ICMP Information Request messages are not widely used. However, an attacker may use this IETF standard ICMP message type to conduct reconnaissance, as well as to spike the router CPU and potentially trigger a DoS condition. For these reasons, the default behavior of no ip information- replyshould not be changed.

• no ip mask-reply: Disables the router from generating ICMP Address Mask Reply (Type 18) messages when it receives unsolicited ICMP Address Mask Request (Type 17) messages. This command is applied by default within IOS interface configuration mode; hence, IOS routers will not respond to unsolicited ICMP Address Mask Request messages. This command applies only to ICMP Address Mask Request messages received. Example 5-2 illustrates how to explicitly disable the generation of ICMP Address Mask Reply messages on an Ethernet interface, which again is the default IOS behavior.

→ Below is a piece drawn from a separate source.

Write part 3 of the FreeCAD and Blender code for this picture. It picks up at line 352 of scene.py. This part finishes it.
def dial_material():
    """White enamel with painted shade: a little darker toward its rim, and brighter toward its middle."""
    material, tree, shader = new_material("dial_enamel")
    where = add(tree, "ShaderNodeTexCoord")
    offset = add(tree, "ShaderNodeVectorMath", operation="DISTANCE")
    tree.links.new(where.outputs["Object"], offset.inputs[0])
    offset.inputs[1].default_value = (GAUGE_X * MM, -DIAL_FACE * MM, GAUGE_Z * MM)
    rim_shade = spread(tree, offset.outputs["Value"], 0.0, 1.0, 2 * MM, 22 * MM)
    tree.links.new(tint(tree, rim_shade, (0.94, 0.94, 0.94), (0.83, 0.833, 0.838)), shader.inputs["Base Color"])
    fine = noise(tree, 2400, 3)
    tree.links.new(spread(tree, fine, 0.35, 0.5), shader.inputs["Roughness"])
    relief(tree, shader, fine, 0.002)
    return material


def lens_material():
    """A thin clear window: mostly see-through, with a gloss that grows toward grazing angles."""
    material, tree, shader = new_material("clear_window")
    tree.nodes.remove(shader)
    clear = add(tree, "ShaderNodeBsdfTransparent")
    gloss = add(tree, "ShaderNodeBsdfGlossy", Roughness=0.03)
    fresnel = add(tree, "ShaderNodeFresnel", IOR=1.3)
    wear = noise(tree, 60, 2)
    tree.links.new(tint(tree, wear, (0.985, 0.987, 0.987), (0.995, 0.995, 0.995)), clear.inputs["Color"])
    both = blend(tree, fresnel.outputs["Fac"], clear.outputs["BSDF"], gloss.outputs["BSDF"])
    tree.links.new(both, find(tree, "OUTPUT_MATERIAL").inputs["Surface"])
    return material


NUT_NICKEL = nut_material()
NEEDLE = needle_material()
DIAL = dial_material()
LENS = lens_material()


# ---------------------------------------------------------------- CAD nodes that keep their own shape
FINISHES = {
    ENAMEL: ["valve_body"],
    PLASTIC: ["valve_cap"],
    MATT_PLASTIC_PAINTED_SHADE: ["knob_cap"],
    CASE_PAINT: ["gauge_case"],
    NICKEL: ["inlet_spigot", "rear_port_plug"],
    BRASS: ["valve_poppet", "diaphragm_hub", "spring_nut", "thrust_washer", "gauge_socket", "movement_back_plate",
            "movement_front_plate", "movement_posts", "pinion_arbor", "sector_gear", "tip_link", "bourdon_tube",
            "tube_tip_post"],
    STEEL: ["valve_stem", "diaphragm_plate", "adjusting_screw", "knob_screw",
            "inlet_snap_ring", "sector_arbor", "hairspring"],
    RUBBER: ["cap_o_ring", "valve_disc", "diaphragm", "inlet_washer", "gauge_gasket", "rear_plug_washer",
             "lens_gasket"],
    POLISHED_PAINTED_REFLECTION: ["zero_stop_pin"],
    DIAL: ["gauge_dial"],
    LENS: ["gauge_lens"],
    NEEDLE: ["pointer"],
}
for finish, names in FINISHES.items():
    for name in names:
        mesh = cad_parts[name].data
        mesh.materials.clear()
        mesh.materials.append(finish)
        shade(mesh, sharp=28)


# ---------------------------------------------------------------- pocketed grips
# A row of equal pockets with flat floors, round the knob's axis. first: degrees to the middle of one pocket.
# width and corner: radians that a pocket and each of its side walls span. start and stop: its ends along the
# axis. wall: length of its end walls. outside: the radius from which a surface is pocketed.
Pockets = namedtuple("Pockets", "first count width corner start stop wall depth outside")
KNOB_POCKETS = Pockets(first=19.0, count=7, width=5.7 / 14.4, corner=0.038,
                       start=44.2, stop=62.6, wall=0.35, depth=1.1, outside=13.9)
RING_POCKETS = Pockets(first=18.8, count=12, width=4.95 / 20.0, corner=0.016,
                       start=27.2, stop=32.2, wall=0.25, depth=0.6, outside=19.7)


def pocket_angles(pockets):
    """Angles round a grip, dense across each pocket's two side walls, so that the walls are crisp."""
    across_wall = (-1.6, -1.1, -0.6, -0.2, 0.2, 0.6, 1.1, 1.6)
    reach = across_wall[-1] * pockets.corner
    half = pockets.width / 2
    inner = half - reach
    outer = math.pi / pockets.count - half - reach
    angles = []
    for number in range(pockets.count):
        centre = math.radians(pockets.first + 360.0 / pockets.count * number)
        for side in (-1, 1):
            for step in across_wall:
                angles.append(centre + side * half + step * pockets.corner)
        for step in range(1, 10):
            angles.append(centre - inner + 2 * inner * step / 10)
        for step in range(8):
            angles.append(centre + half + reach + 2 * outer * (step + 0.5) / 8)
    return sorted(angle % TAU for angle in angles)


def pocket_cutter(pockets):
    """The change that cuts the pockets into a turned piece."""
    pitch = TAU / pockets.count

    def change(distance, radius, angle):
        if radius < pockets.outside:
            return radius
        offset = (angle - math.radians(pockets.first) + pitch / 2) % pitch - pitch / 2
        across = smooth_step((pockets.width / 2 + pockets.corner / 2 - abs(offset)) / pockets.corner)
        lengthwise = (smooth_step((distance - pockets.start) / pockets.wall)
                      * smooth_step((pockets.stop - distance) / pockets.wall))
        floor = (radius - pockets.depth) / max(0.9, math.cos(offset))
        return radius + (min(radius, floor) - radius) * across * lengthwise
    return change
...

ICMP Address Mask Request messages are not widely used. However, an attacker may use this IETF standard ICMP message type to conduct reconnaissance, as well as to spike the router CPU and potentially trigger a DoS condition. For these reasons, the default behavior of no ip mask-reply should not be changed.

Example 5-1 IOS Interface Configuration for Disabling ICMP Information Replies

interface Ethernet 0 no ip information-reply

Example 5-2 Sample IOS Interface Configuration for Disabling ICMP Address Mask Replies

interface Ethernet 0 no ip mask-reply

• Interface ACLs: Infrastructure and transit ACLs, as described in Chapter 4, may be used to filter unnecessary ICMP messages destined to network infrastructure, including but not limited to ICMP Source Quench (Type 4), ICMP Echo (Type 8; in other words, ping), and ICMP Timestamp (Type 13) messages. If it is not necessary for external devices to send ICMP messages to your network infrastructure, you should filter them at your network edge. Only those ICMP messages that are specifically needed should be permitted—for example, ICMP Destination Unreachable (Type 3) and ICMP Echo Reply (Type 0) messages. Denying ICMP Echo Requests and permitting ICMP Echo Replies allows you to ping external hosts, such as a public Internet web server, but prevents external hosts from pinging your network infrastructure.

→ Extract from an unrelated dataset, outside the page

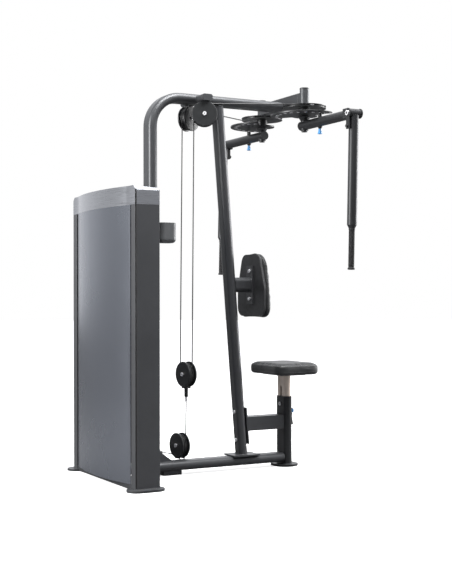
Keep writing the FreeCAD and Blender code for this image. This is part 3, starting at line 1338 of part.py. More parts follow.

If you wish to permit external pings to your DMZ that hosts public servers such as web and e-mail servers, be sure to make the ACL statement restrictive such that only pings are permitted to host addresses within the DMZ and not your wider network infrastructure. Further, you may use rate limiting to permit ICMP messages up to a configurable maximum rate. This allows specific ICMP messages to pass while limiting their potential impact as described in Chapter 4. In addition to interface ACLs and rate limiting, IP Receive ACLs (IP rACL) and Control Plane Policing (CoPP) may be used to filter and, optionally, rate limit ICMP messages from unauthorized sources.

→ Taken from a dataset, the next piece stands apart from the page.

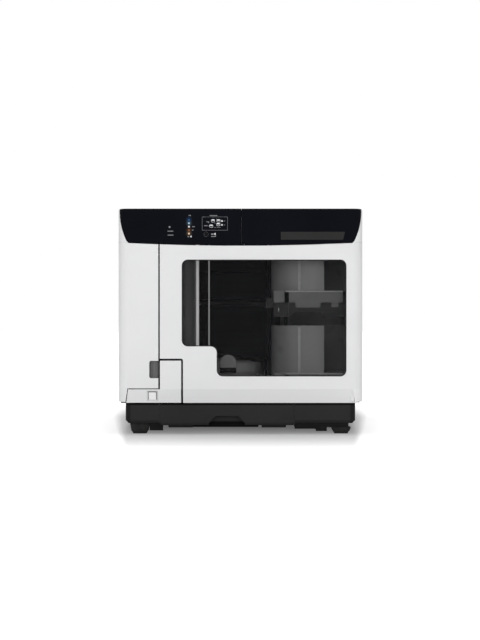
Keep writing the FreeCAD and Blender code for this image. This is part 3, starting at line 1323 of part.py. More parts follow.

IP rACLs and CoPP are described in detail later in the chapter, in the sections “IP Receive ACLs” and “Control Plane Policing,” respectively.

Selective Packet Discard

Selective Packet Discard (SPD) is an internal mechanism supported by many Cisco IOS platforms that manages ingress packets that are enqueued within the IOS process level input queues. SPD prioritizes control plane packets and other important traffic during periods of process level queue congestion. Prior to the advent of Cisco Express Forwarding (CEF), as described in Chapter 1, “Internet Protocol Operations Fundamentals,” significant numbers of transit packets were forwarded by the IOS process level in order to populate the fast- switching cache. Consequently, SPD was required to prioritize the routing protocol packets over the transit packets that share the same process level queues. On modern platforms running CEF, only receive packets and some exception packets are handled at the IOS process level. Examples of these types of packets include but are not limited to the following:

• Example receive adjacency IP and non-IP packets:

— IP control plane and routing protocol packets (for example, BGP, OSPF, and HSRP)

— ICMP messages (for example, Echo Request/Reply and Information Request/Reply)

— MPLS control protocol packets (for example, LDP and RSVP/MPLS-TE)

— Management protocol packets (for example, Telnet, SSH, SNMP, TFTP, RADIUS, and TACACS+)

— Multicast routing protocol packets (for example, PIM, DVMRP, and IGMP)

— Layer 2 keepalives (for example, PPP, Frame Relay LMI, BFD, and ATM OAM)

— ARP packets

• Example transit IP and non-IP exception packets:

— Multicast data plane packets (in other words, first packet of a multicast flow is punted to IOS process level for state creation, per Chapter 2)

— IP options packets (for example, router alert)

— MPLS packets with router alert label

— IP packets resulting in ICMP handling (for example, TTL expiry, IP Fragmentation Needed but Don’t Fragment (bit) was Set)

After packets are punted and placed into the ingress queues, and before IOS starts processing those packets, the SPD mechanism takes place. SPD is an additional tool that ensures certain important packets are handled with higher priority, while in situations of high traffic load at the IOS process level, the less-important packets are discarded. For example, when an interface flap occurs, routing protocol traffic must be guaranteed a high priority and not discarded while the interface recovers. At a high level, the SPD mechanism can be illustrated as shown in Figure 5-1. Here, packets ingressing the router are first placed within ingress queues (left side of figure). From there, input queue checks are made against the per-hardware interface hold queues (middle of figure). Finally, they are enqueued into the IOS process queues (right side of figure). How these packets move from the ingress queue to the IOS process queue is managed by the SPD mechanisms.